The Defense Department is deployed all over the world and by all accounts is doing a good job. Yet on the Office of Management and Budget's charts, Defense's ratings are all red. The current administration has proposed the largest boost in defense spending in several decades. But if its measures are correct, according to OMB Director Mitch Daniels' criteria, Defense's funding should be cut, not boosted. According to OMB's criteria, if we invaded Iraq and lost, but Defense's human capital, outsourcing, financial management, e-government and budget integration efforts met their goals, the department would be doing a good job. By the same token, if we invaded Iraq and quickly disposed of Saddam Hussein with minimal loss of life on all sides, but the department did not meet its management agenda goals, Defense would be judged a failure.

While planning is desirable and attainment of goals laudable, effectiveness of mission accomplishment is the critical criteria of government performance. If Social Security gets the checks to the right people at the right time, it has done a good job. If the Centers For Disease Control and Prevention detects the onset of an epidemic and stops it, it has done a good job. We always worry about the efficiency and administrative neatness of an organization-and not its effectiveness.

We do so simply because it is difficult to judge the effectiveness of a nonmarket based institution. The simple parameter of profit and loss makes judging the performance of private sector institutions straightforward. Judging the performance of public institutions is much harder. So we continue to measure that which we can, whether it is meaningful or not. As soon as the players learn the rules of the game, they will meet OMB's demands, though they may or may not improve their agency's performance.

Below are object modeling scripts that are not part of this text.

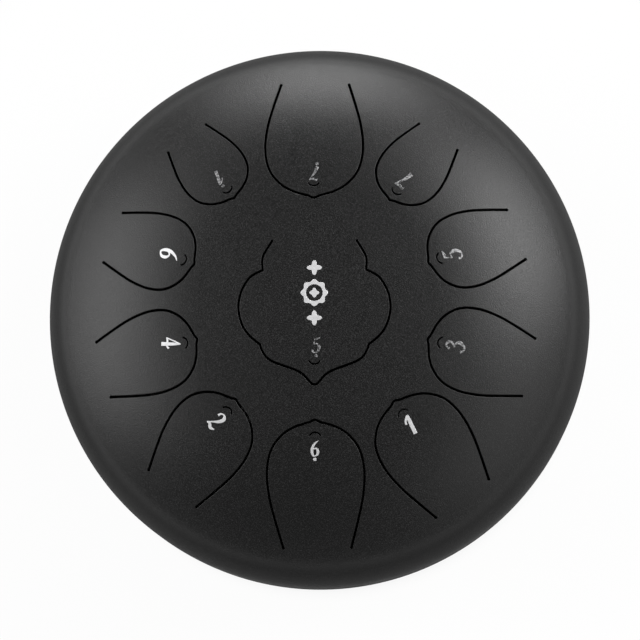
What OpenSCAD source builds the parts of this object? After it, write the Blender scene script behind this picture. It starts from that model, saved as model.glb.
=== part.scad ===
// Steel tongue drum, 10 inch class, eleven notes.
// Origin on the floor under the middle of the drum, +Z up.
// +Y points to the side where the middle tongue is rooted.

/* [Shells] */
// Outer diameter of the drum
drum_diameter = 254; // [248:1:266]
// Radius of the middle of the playing dome
dome_radius = 450; // [400:5:520]
// Distance from the middle where the dome starts to fall faster
dome_reach = 55; // [50:0.5:62]
// Radius of the falling part round the dome
shoulder_radius = 110; // [104:0.5:118]
// Radius that rounds the shoulder into the side
edge_radius = 38; // [35:0.5:41]
// Height of the straight side, between shoulder and base corner
side_height = 20; // [18:0.5:24]
// Part of the side that the upper shell covers
skirt_depth = 12; // [10:0.5:14]
// Radius that rounds the side into the flat base
base_radius = 60; // [54:1:63]
// Wall of the upper shell and its tongues
upper_wall = 1.5; // [1.2:0.1:1.8]
// Wall of the lower shell
lower_wall = 1.2; // [1:0.1:1.6]

/* [Seam] */
// Height of the lip that stands up inside the skirt
lip_height = 8; // [5:0.5:10]
// Radial clearance between the lip and the skirt
lip_clearance = 0.1; // [0.05:0.05:0.2]
// Height of the weld ring between the two shells
weld_height = 1; // [0.6:0.1:2]
// Depth of the weld ring below the face of the side
weld_recess = 0.2; // [0.1:0.05:0.4]

/* [Sound hole] */
// Width of the flat ring of the base, from the sound hole to the rounded corner
base_ring_width = 37; // [33:0.5:41]
// Height of the turned-in collar round the sound hole
collar_height = 4; // [2:0.5:8]

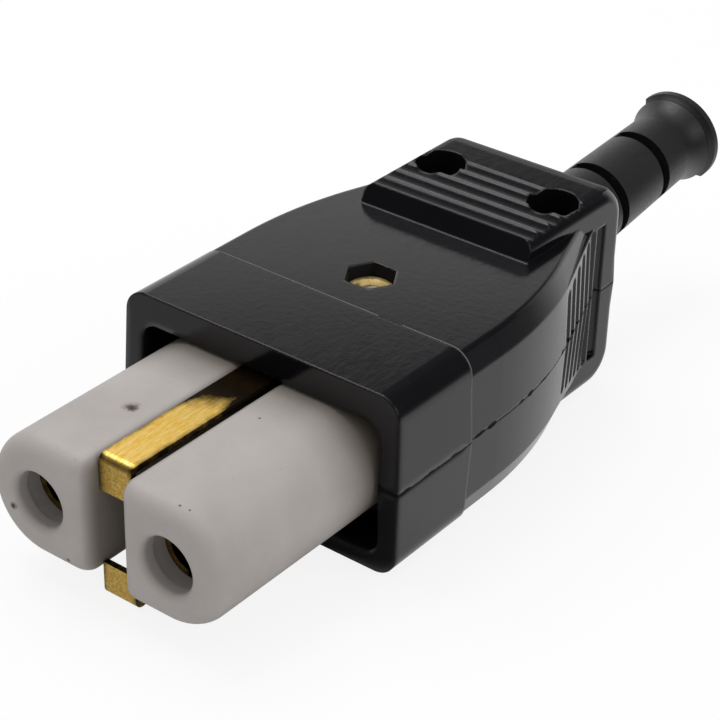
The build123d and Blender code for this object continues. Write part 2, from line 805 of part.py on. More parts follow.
# Rubber cord guard, leaning up a little where it leaves the shells
with BuildPart() as cable_sleeve:
    with BuildSketch(section_plane(guard_pivot - guard_rim_length)):
        Circle(guard_rim_radius)
    extrude(amount=guard_rim_length)
    with BuildSketch(section_plane(guard_pivot)):
        Circle((guard_neck_radius + guard_root_radius) / 2)
    extrude(amount=seat_gap + 2 * fit_gap)
    # The lower lobe's flare goes all round; the upper lobe stands out over half a turn
    for roll, arc, step, set_back in ((0, 360, lobe_step, flare_lip), (guard_roll, 180, 0, 0)):
        foot = guard_length - flare_length - set_back
        end = guard_length - set_back
        with BuildSketch(guard_side(roll)):
            with BuildLine():
                neck_out = (block_end - guard_pivot, guard_root_radius)
                foot_out = (foot, guard_tip_radius)
                lip_in = (end - flare_lip, flare_radius - step)
                if arc == 360:
                    Polyline((foot, 0), (0, 0), (0, guard_neck_radius), neck_out, foot_out)
                else:
                    Line((foot, 0), foot_out)
                TangentArc(foot_out, lip_in, tangent=(1, 0))
                Polyline(lip_in, (end, flare_radius - step), (end, 0), (foot, 0))
            make_face()
        revolve(axis=Axis(guard_origin, guard_axis), revolution_arc=arc)
    with BuildSketch(section_plane(guard_pivot - guard_rim_length)):
        Circle(channel_radius)
    extrude(amount=guard_rim_length + 2 * seat_gap, mode=Mode.SUBTRACT)
    with BuildSketch(guard_plane(0)):
        Circle(cord_diameter / 2)
    extrude(amount=guard_length + seat_gap, mode=Mode.SUBTRACT)

    # Bend slots from both sides, with a web left at each mould seam
    for index in range(slot_count):
        slot_front = slot_first + index * slot_pitch - slot_width / 2
        with BuildSketch(guard_plane(slot_front)):
            Circle(flare_radius)
            Rectangle(2 * flare_radius + slot_web, slot_web, rotation=guard_roll, mode=Mode.SUBTRACT)
        extrude(amount=slot_width, mode=Mode.SUBTRACT)
cable_sleeve.part.label = "cable_sleeve"
export_step(cable_sleeve.part, "parts/cable_sleeve.step")
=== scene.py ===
# %% [markdown]
# A hot appliance plug, dressed for its portrait. The solids come from the CAD
# pack and stay where they are. This script adds the camera, the light, the
# finishes and the small marks that moulding, firing and use leave behind.
# Blender counts in metres, so a millimetre gets a name of its own.

import json
from math import cos, pi, radians, sin, tan

import bmesh
import bpy
from mathutils import Matrix, Vector


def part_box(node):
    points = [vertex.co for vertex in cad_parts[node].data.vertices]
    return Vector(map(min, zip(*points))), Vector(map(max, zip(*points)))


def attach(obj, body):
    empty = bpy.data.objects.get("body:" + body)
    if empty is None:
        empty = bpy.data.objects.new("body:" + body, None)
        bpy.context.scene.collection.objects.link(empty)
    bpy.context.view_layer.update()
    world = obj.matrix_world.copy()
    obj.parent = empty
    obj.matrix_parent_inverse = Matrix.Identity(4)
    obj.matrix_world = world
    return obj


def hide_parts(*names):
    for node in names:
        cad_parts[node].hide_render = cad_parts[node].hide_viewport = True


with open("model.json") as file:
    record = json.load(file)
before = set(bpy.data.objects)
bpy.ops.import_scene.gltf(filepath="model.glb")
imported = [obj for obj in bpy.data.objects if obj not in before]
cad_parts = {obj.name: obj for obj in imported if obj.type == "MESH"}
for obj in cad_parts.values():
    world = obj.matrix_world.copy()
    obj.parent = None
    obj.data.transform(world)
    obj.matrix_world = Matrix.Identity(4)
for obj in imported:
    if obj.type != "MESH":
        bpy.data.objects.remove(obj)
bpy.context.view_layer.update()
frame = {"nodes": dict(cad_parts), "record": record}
nodes = frame["nodes"]
mm = 0.001
print("nodes", len(nodes))

# %% [markdown]
# A few places are needed again and again: the parting plane between the two
# shells, the tips of the ceramic barrels, the collar, the grip pad and the nut.
# Most are read from the frame's boxes, which keeps them true when a solid
# changes. No box gives the body's height or the pad's length, so those are
# typed. The collar's back edge is read from the mesh: it is the last point near
# the front that stands higher than the body.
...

We should implore our schools of public administration to develop and test measurement techniques appropriate to public agencies, not continue to try to force public institutions into the private sector's glass slippers.

James Colvard
Former deputy director of the
Office of Personnel Management

CORRECTION

An error appears in the preprinted Service to America Medals supplement in this issue. In "Serving Justice," Thomas Blanton's sentencing date should read May 2001.